‘Beneath Sun & Soil’ by Unsheathed Glory
‘Beneath Sun & Soil’ by Unsheathed Glory
Dungeon synth has always been as much world-building as it is music. Keys and pads sometimes mix in with maps and bestiaries. What distinguishes Unsheathed Glory is how completely the project braids narrative into that cartography. Based in Boston but probably living in “the mystical lands of Charvencia,” the artist treats each release like a field journal from a highly detailed imagined realm, and Beneath Sun & Soil is one of the richest journeys yet.
The album is presented as a subterranean expedition under the Khusramli Mountains. The artist’s Bandcamp notes frame the premise as, “ruins rumored, an opaline gate found, a one-way descent compelled by landslide and curiosity.” This establishes a clear through-line for the music to follow. The Underdark in Dungeons & Dragons is usually an ecology of peril, as it's a titanic cavern-network of lightless kingdoms, phosphorescent fungi, and mind-bending denizens. Beneath Sun & Soil leans into a more exploratory and at times cozy interpretation without losing the stakes. Tabletop lore often emphasizes survival horror and alienation, Unsheathed Glory balances wonder with caution, treating underground spaces as living cultures rather than just dungeons.

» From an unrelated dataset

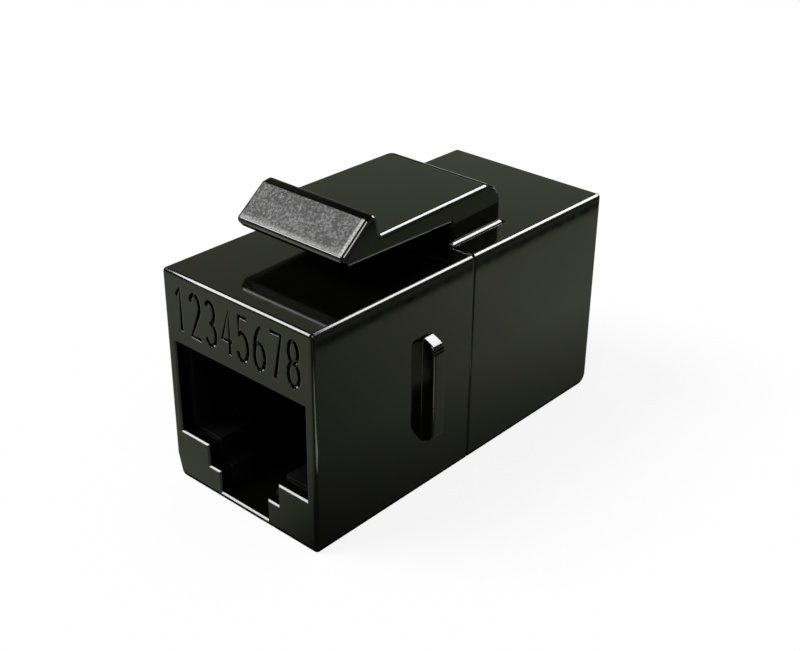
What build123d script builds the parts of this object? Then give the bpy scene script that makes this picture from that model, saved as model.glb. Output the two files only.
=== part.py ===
from build123d import *
import os

# Ethernet feed-through coupler, in millimetres.
# Frame: +X across the width, +Y from the front port to the rear port, +Z up. The origin is the
# middle of the underside.
# Each end of the coupler is drawn in an end frame first, with its port face at y = 0 and the inside
# towards +y. The rear end is that frame turned half a turn about Z.

# Running clearance between pieces that seat in each other
FIT = 0.05

# Across the width, from the plug outwards
CAVITY_W = 11.9
INSERT_WALL = 0.45
SIDE_WALL = 0.8
BODY_W = CAVITY_W + 2 * (INSERT_WALL + FIT + SIDE_WALL)
INNER_HALF = BODY_W / 2 - SIDE_WALL

# Up the height, from the underside
FLOOR = 0.5
STEP_RISE = 1.74
LEDGE_RISE = 1.76
PORT_H = 7.33
LIP = 0.2
RELIEF = 0.8
SHELF = 0.9
GROOVE = 0.75
TOP_SPACE = 2.37
TOP_WALL = 0.8
STEP_Z = FLOOR + STEP_RISE
LEDGE_Z = STEP_Z + LEDGE_RISE
PORT_TOP = LEDGE_Z + PORT_H
CEILING_Z = PORT_TOP - LIP
SHELF_Z = CEILING_Z + RELIEF + SHELF
INSERT_TOP = SHELF_Z + GROOVE
SHOULDER_Z = INSERT_TOP + FIT
ROOF_Z = SHOULDER_Z + TOP_SPACE
BODY_H = ROOF_Z + TOP_WALL

# Along the length, from the port face inwards
BODY_L = 31.4
JOINT_Y = 0.2
FACE_WALL = 1.0
GATE = 1.9
BACK_WALL = 1.5
TAIL_SPACE = 1.7
BOARD_T = 1.0
HALF_L = BODY_L / 2
FRONT_LEN = HALF_L + JOINT_Y
BOARD_FACE = HALF_L - BOARD_T / 2
INSERT_END = BOARD_FACE - TAIL_SPACE
CAVITY_END = INSERT_END - BACK_WALL

# Housing edges
EDGE_R = 0.3
SEAM_EDGE = 0.12
SEAM_GAP = 0.03
FOOT_CUT_W = 0.45
FOOT_CUT_H = 1.8
FOOT_CUT_R = 0.5
REAR_FOOT_R = 0.9

# Opening of a port in its face, beside the plug cavity behind it
PORT_SIDE_LIP = 0.45
STEP_HALF = 3.55
SLOT_HALF = 2.42
PORT_EDGE = 0.6 * (FLOOR - EDGE_R)

# Inside of a housing
SHOULDER_W = 0.8
CORNER_CUT = 0.8
TONGUE_T = 0.38
TONGUE_LEN = 1.6
TONGUE_LOW = 2.0
TONGUE_HIGH = 13.0

# Rib on each side of the front housing, which stops it in a panel
RIB_OUT = 1.1
RIB_FRONT = 10.5
RIB_T = 1.1
RIB_LOW = 4.05
RIB_HIGH = 12.4
RIB_SLOPE = 0.5
RIB_CORNER_R = 0.9
RIB_EDGE_R = 0.2
RIB_ROOT = 0.3

# Latch: heights are above the housing's top, reaches are ahead of the leg's front face
LATCH_INSET = 2.45
TAB_SPREAD = 0.3
LATCH_GAP = 0.1
LEG_GAP = 0.25
LEG_T = 5.62
ROOT_FLARE = 0.15
ARM_UNDER_ROOT = 1.62
ARM_UNDER_TIP = 1.98
ARM_TOP_ROOT = 3.38
ARM_TOP_STEP = 3.28
NOSE_REACH = 11.28
NOSE_Z = 2.65
NOSE_UNDERCUT = 0.56
THUMB_RUN = 2.58
RIDGE_Z = 4.72
RIDGE_RISE = 0.15
RIDGE_T = 0.85
STEP_RUN = 0.35
ARM_BEND_R = 1.9
TAB_CORNER_R = 0.35
STEP_CORNER_R = 0.2
LATCH_EDGE_R = 0.3
NOTCH_EDGE = 0.08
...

The album opens with a two-part overture, “Pursuit of Forgotten Depths,” in which glittering lead tones ride a lo-fi fuzz bed while crisp tambourine patterns and quick string figures conjure the thrill of an expedition finally locating its trailhead. A horn-like synth voice widens the frame, inviting reflective awe as the Opal Archway materializes. “Downward, to the Abyss” drops the tempo into steady, boot-beat drums and minimal, nearly muted pads that gradually bloom into an ethereal shimmer. There is a pitter-patter of unseen water echoing through new stone. “The Crystal River” extends that shimmer. It uses slow, wavy swells to push and pull beneath echoing plucks, like light refracting on an underground current.
The middle movement is where the album’s distinct Underdark sensibility crystallizes. “Through Fungi and Fireflies” is a groovy and unguardedly warm track by dungeon-synth standards. It’s still mysterious, but lantern-lit and communal. It’s a fireside breather amid giant mushrooms and fireflies. That sets up “In the Heart of Lumethoria: The Glowing City,” the record’s architectural reveal. The song employs chiptune-styled percussion and triumphant leads ring with a coarse fuzz as if the city’s brilliance overloads the signal, while long, low strings and twinkling arpeggios sketch courtyards and keeps. But here, caution lingers.
The back half pivots from civic grandeur to dangerous consequence. “Abandoned Catacombs” threads a gothic-tinged synth through faint horns, signaling a transition from public square to forbidden vaults. “Cult of the Soulweaver” deepens the gloom with mesmerically static pads that curdle into sinister chorals as a bass synth creeps into view. It’s the feeling of staring too long at something sinister or eerie to make sense of it. Closer “An Ancient Evil Stirs (Escape to the Surface)” initially pares down to a single, seismic tone girded by swishing texture, before breaking into a heart-thumping march and chant-like synth that hustles our protagonist through crypts, across the Crystal River, and toward the blocked Opal Archway. However, there is an abrupt cut to black at the end.
Situating Unsheathed Glory among contemporaries shows what’s unique here. Consider Mountain Realm, albums like Grayshadow Ruins paint the subterranean as bleak antiquity. It’s tonally closer to ruin gazing and CRPG gloom. Unsheathed Glory treats the deep places as habitable and storied. Lumethoria isn’t just a level to clear, it’s a vivid realm with peril and politics. Both visions are authentically “Underdark,” but they have different lenses. Mountain Realm toward austere mythos, Unsheathed Glory toward lived-in fantasy anthropology.
Fans of narrative-forward dungeon synth who love purely sonic world-building or TTRPG GMs seeking set-pieces that suggest scenes will adore this album, but if you purist who prefers grim, purely textural drones you should bounce from this one. Beneath Sun & Soil is an excellent example of dungeon synth’s current “high-concept” streak: music that doubles as a campaign journal and invites you to imagine the missing encounters.